##### Material for this task

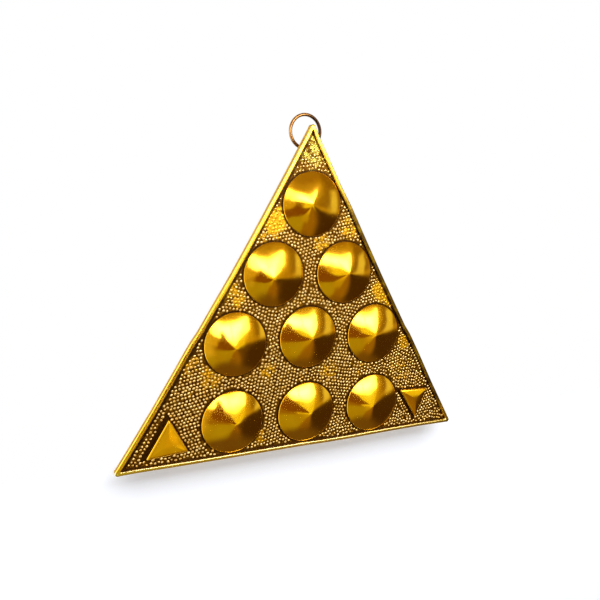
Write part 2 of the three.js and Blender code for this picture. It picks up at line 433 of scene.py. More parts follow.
# %% [markdown]
# The beads keep clear of the bosses and small triangles, and so does the light ground, since old
# polish dries dark all round them, and painted shade darkens the same strip. So one function tells
# how far a spot on the field is from the nearest of them, with plain sums that take numpy numbers as
# well as signals. The triangles' sharp corners come from the frame: they are where the three longest
# edges of each foot would meet.

# %% Distances on the field
# Beads and light ground stay this much further off each small triangle's left side, where the dark strip is
# partly painted shade.
LEFT_CLEAR = {"triangle_up_left": 1.1 * MM, "triangle_down_right": 0.5 * MM}
# The same off the border: at the right slope, where they come closer, the left slope, whose wider dark strip
# is partly painted shade, and the foot.
BORDER_CLEAR = (-0.3 * MM, 0.55 * MM, 0.0)


def foot_corners(node):
    """The three corners of a small triangle's foot, as (x, height over the foot), before rounding."""
    base = {(round(v.co.x, 7), round(v.co.z, 7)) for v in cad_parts[node].data.vertices
            if abs(v.co.y - FIELD_Y) < 0.01 * MM}
    points = [Vector((x, z - FOOT_Z)) for x, z in base]
    middle = sum(points, Vector((0, 0))) / len(points)
    ring = sorted(points, key=lambda p: math.atan2(p.y - middle.y, p.x - middle.x))
    edges = list(zip(ring, ring[1:] + ring[:1]))
    longest = sorted(edges, key=lambda edge: (edge[1] - edge[0]).length)[-3:]
    sides = [edge for edge in edges if edge in longest]
    corners = []
    for (a, b), (c, d) in zip(sides, sides[1:] + sides[:1]):
        first, second = b - a, d - c
        share = (c - a).cross(second) / first.cross(second)
        corners.append(a + first * share)
    return corners


def nearer(a, b):
    """The smaller of two distances, numbers or signals."""
    return a.least(b) if isinstance(a, Signal) else np.minimum(a, b)


def further(a, b):
    """The larger of two distances, numbers or signals."""
    return a.most(b) if isinstance(a, Signal) else np.maximum(a, b)


def mark_distance(x, z, node):
    """Distance outside a small triangle, negative inside it."""
    walls = []
    for side in range(3):
        start, _, inside, _ = edge_of(MARK_CORNERS[node], side)
        clear = LEFT_CLEAR[node] if inside.x > 0.5 else 0.0
        walls.append(-((x - start.x) * inside.x + (z - (FOOT_Z + start.y)) * inside.y + clear))
    return reduce(further, walls)


def free_distance(x, z):
    """Distance from a spot on the field to the nearest boss or small triangle."""
    found = nearer(*[mark_distance(x, z, node) for node in MARK_NODES])
    for node in BOSS_NODES:
        low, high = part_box(node)
        across, up = x - (low.x + high.x) / 2, z - (low.z + high.z) / 2
        found = nearer(found, (across * across + up * up) ** 0.5 - (high.x - low.x) / 2)
    return found


def beside(x, z, side):
    """A spot's share of the way along a side of the plaque, and its distance inside that side."""
    start, along, inside, length = edge_of(CORNERS, side)
    across, up = x - start.x, z - FOOT_Z - start.y
    return (across * along.x + up * along.y) / length, across * inside.x + up * inside.y


def border_distance(x, z):
    """Distance from a spot on the field to the border's inner wall, without its small kinks."""
    walls = []
    for side in range(3):
        share, depth = beside(x, z, side)
        bow = share * (1 - share) * (4 * BOWS[side])
        walls.append(depth - bow - STRIP_WIDTH - BORDER_CLEAR[side])
    return reduce(nearer, walls)


MARK_CORNERS = {node: foot_corners(node) for node in MARK_NODES}
for name, corners in MARK_CORNERS.items():
    print(name, "corners at x in mm:", [round(c.x / MM, 1) for c in corners])

# %% [markdown]
# Polish never reaches the ground between the beads, which is almost black, but hands and cloths
# have rubbed some places back to gold, and there the beads are nearly flat too. Noise alone would put
# them anywhere. So they are listed once, as round spots, which both the colours and the beads'
# heights read, and noise only breaks up their edges.

# %% Worn places
# Each is x and height over the foot of its middle, its reach, all in millimetres, and its wear.
WORN_SPOTS = (
    (0, 123, 12, 0.54), (-14.5, 93, 6.5, 1.0), (-20, 86, 4, 0.6), (19, 91, 5.5, 0.75), (6, 84.5, 5, 0.6),
    (36, 64, 6.5, 1.0), (40, 60, 4, 0.8), (49.5, 41, 4.5, 0.75), (47, 29, 7, 0.55), (11, 31, 5, 0.65),
    (-49, 40, 5.5, 0.7), (-40, 33.5, 6, 0.7), (-16.5, 34, 4, 0.7), (-19, 6.5, 4, 0.6), (-29, 63, 3.5, 0.8),
    (-34, 67, 5, 0.8), (-52, 26, 6, 0.35), (25, 31, 5, 0.35), (-8, 84, 4, 0.4),
)
# Where wear starts and where it is full, in reaches from the middle of a spot.
BEADS_WORN = (1.25, 0.5)
COLOUR_WORN = (1.5, 0.3)


def spots_worn(x, z):
    """How worn the field is at numpy places, 0 to 1, before its fine mottling."""
    worn = np.zeros_like(x)
    for spot_x, spot_z, reach, wear in WORN_SPOTS:
        apart = np.hypot(x - spot_x * MM, z - FOOT_Z - spot_z * MM) / (reach * MM)
        share = np.clip((BEADS_WORN[0] - apart) / (BEADS_WORN[0] - BEADS_WORN[1]), 0, 1)
        worn = np.maximum(worn, wear * share * share * (3 - 2 * share))
    return worn


def worn_signal(f):
    """The same wear as nodes. Noise decides which grains of a half worn place are gold already."""
    x, _, z = f.axes()
    spots = []
    for spot_x, spot_z, reach, wear in WORN_SPOTS:
        across, up = x - spot_x * MM, z - (FOOT_Z + spot_z * MM)
        apart = (across * across + up * up) ** 0.5 / (reach * MM)
        spots.append(apart.step(*COLOUR_WORN) * wear)
    grains = (f.cloud(1.7 * MM, 4.0, 0.7) - 0.5) * 2.6
    return (reduce(further, spots) + grains).step(0.45, 0.8)


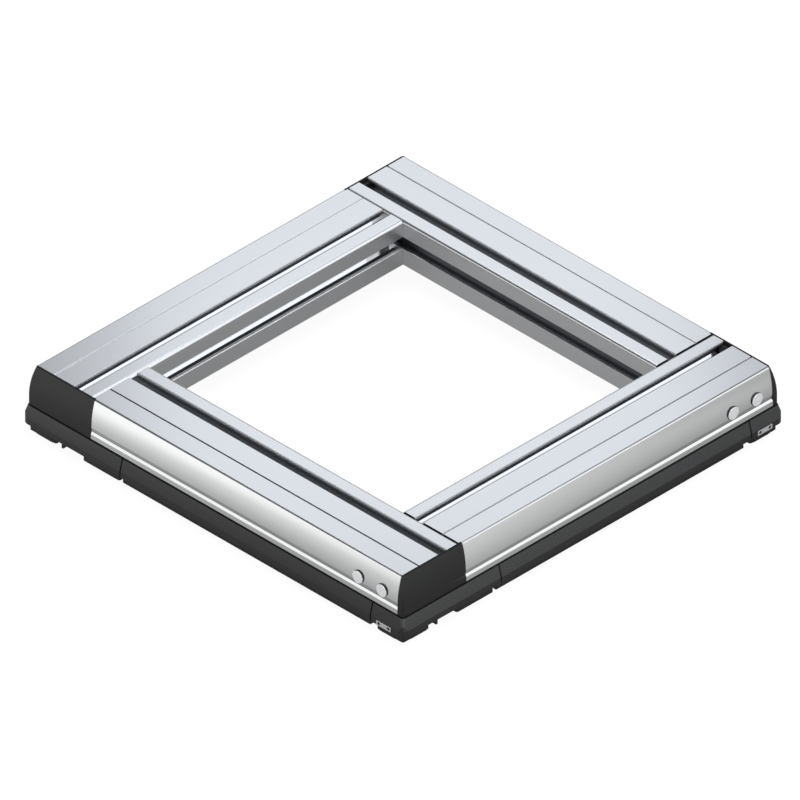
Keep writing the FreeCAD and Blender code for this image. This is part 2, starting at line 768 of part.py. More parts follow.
def make_bush(quarter):
    body = make_body("locating_bush_" + SIDES[quarter], quarter)
    shift = (half - bush_place, 0, half - bush_place)
    section = make_sketch(body, "section", "XZ_Plane", shift)
    bore = bush_inner / 2
    draw(section, [
        (bore + edge_break, bush_sunk),
        (bush_outer / 2 - edge_break, bush_sunk),
        (bush_outer / 2, bush_sunk + edge_break),
        (bush_outer / 2, bush_sunk + bush_long),
        (bore, bush_sunk + bush_long),
        (bore, bush_sunk + edge_break),
    ])
    spin(body, section)


def socket_screw(seat, head, head_tall, key, shank, length):
    """Half section of a socket head screw that points towards larger y."""
    return [
        (as_size(0), seat - head_tall / 2),
        (key / 2, seat - head_tall / 2),
        (key / 2, seat - head_tall),
        (head / 2, seat - head_tall),
        (head / 2, seat),
        (shank / 2, seat),
        (shank / 2, seat + length),
        (as_size(0), seat + length),
    ]


def make_joint_screws():
    body = make_body("joint_screws")
    turned = []
    seat = inward(channel_one) - boss_reach
    length = profile_width - channel_one + boss_reach + joint_reach
    for number, place in enumerate((channel_one, channel_two)):
        sketch = make_sketch(body, "screw_" + str(number), "XY_Plane",
                             (edge - place, -half, joint_z))
        draw(sketch, socket_screw(seat, joint_head, joint_head_tall, joint_key,
                                  joint_shank, length))
        turned.append(spin(body, sketch))
    repeat_round(body, turned)


def make_joint_screw_covers():
    body = make_body("joint_screw_covers")
    turned = []
    front = outward(cover_front)
    seat = outward(cover_seat)
    for number, place in enumerate((channel_one, channel_two)):
        sketch = make_sketch(body, "cover_" + str(number), "XY_Plane",
                             (edge - place, -half, joint_z))
        draw(sketch, [
            (as_size(0), front),
            (cover_disc / 2 - cover_break, front),
            (cover_disc / 2, front + cover_break),
            (cover_disc / 2, seat),
            (cover_plug / 2, seat),
            (cover_plug / 2, seat + cover_plug_long),
            (as_size(0), seat + cover_plug_long),
        ])
        turned.append(spin(body, sketch))
    repeat_round(body, turned)


def make_stop_plate_pins():
    body = make_body("stop_plate_pins")
    turned = []
    start = pin_sunk - plate_proud
    for number, place in enumerate(pin_places()):
        sketch = make_sketch(body, "pin_" + str(number), "XY_Plane",
                             (place, -half, rim_under + plate_tall / 2))
        draw(sketch, box_path(as_size(0), start, pin_shank / 2, start + pin_long))
        turned.append(spin(body, sketch))
    repeat_round(body, turned)


def make_module_screws():
    body = make_body("module_screws")
    turned = []
    places = [
        (half - screw_row, half - screw_near),
        (half - screw_row, half - screw_far),
    ]
    for x in side_screws:
        places.append((x - half, half - screw_row))
    for number, (x, back) in enumerate(places):
        sketch = make_sketch(body, "screw_" + str(number), "XZ_Plane", (x, 0, back))
        draw(sketch, socket_screw(screw_seat, screw_head, screw_head_tall, screw_key,
                                  screw_shank, screw_long))
        turned.append(spin(body, sketch))
    repeat_round(body, turned)


for turn in range(4):
    make_profile(turn)
    make_end_cap(turn)
    make_corner_module(turn)
    make_side_module(turn)
    make_stop_plate(turn)
    make_bush(turn)
make_joint_screws()
make_joint_screw_covers()
make_stop_plate_pins()
make_module_screws()
doc.recompute()

for item in doc.Objects:
    if "Invalid" in item.State or "Error" in item.State:
        raise RuntimeError(item.Label + " did not build: " + str(item.State))
for item in made:
    shape = item.Shape
    if shape.isNull() or not shape.isValid() or not shape.Solids:
        raise RuntimeError(item.Label + " has no sound shape")

os.makedirs("parts", exist_ok=True)
for item in made:
    item.Shape.exportStep("parts/" + item.Label + ".step")
    print(item.Label, len(item.Shape.Solids), "solid(s)", round(item.Shape.Volume, 1))
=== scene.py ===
import math

import bpy
import numpy as np
from bpy.props import FloatProperty, FloatVectorProperty, PointerProperty
from bpy.types import NodeSocket, Operator, Panel, PropertyGroup
from mathutils import Matrix, Vector


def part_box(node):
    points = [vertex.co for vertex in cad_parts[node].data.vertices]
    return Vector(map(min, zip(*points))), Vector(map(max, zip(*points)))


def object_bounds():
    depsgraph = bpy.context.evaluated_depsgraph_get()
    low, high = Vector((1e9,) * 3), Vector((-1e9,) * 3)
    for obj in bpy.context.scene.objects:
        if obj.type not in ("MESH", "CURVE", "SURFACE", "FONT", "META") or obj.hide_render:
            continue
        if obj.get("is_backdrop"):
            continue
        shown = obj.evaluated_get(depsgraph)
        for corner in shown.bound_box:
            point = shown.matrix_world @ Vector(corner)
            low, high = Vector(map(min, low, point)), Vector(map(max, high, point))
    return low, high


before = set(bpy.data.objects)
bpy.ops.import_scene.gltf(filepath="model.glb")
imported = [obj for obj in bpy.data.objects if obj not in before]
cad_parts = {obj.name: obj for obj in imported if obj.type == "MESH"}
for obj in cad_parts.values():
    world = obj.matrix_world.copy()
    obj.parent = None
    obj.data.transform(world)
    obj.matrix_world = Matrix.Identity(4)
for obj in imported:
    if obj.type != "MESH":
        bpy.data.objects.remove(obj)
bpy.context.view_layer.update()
SIDES = ("front", "right", "back", "left")
ALONG_X = {"front", "back"}

bl_info = {
    "name": "Workpiece Carrier Pallet",
    "version": (1, 0, 0),
    "blender": (4, 5, 0),
    "location": "View3D > Sidebar > Carrier",
    "description": "Finishes a slotted aluminium workpiece carrier and sets its studio",
    "category": "Object",
}


# Places on the pieces, in metres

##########

In the listing above, locate the line containing "for turn in" and the line containing "depsgraph = bpy.context.evaluated_depsgraph_get()". Extract those two lines and every line between them, exactly as written, and only those.

→ The result
for turn in range(4):
    make_profile(turn)
    make_end_cap(turn)
    make_corner_module(turn)
    make_side_module(turn)
    make_stop_plate(turn)
    make_bush(turn)
make_joint_screws()
make_joint_screw_covers()
make_stop_plate_pins()
make_module_screws()
doc.recompute()

for item in doc.Objects:
    if "Invalid" in item.State or "Error" in item.State:
        raise RuntimeError(item.Label + " did not build: " + str(item.State))
for item in made:
    shape = item.Shape
    if shape.isNull() or not shape.isValid() or not shape.Solids:
        raise RuntimeError(item.Label + " has no sound shape")

os.makedirs("parts", exist_ok=True)
for item in made:
    item.Shape.exportStep("parts/" + item.Label + ".step")
    print(item.Label, len(item.Shape.Solids), "solid(s)", round(item.Shape.Volume, 1))
=== scene.py ===
import math

import bpy
import numpy as np
from bpy.props import FloatProperty, FloatVectorProperty, PointerProperty
from bpy.types import NodeSocket, Operator, Panel, PropertyGroup
from mathutils import Matrix, Vector


def part_box(node):
    points = [vertex.co for vertex in cad_parts[node].data.vertices]
    return Vector(map(min, zip(*points))), Vector(map(max, zip(*points)))


def object_bounds():
    depsgraph = bpy.context.evaluated_depsgraph_get()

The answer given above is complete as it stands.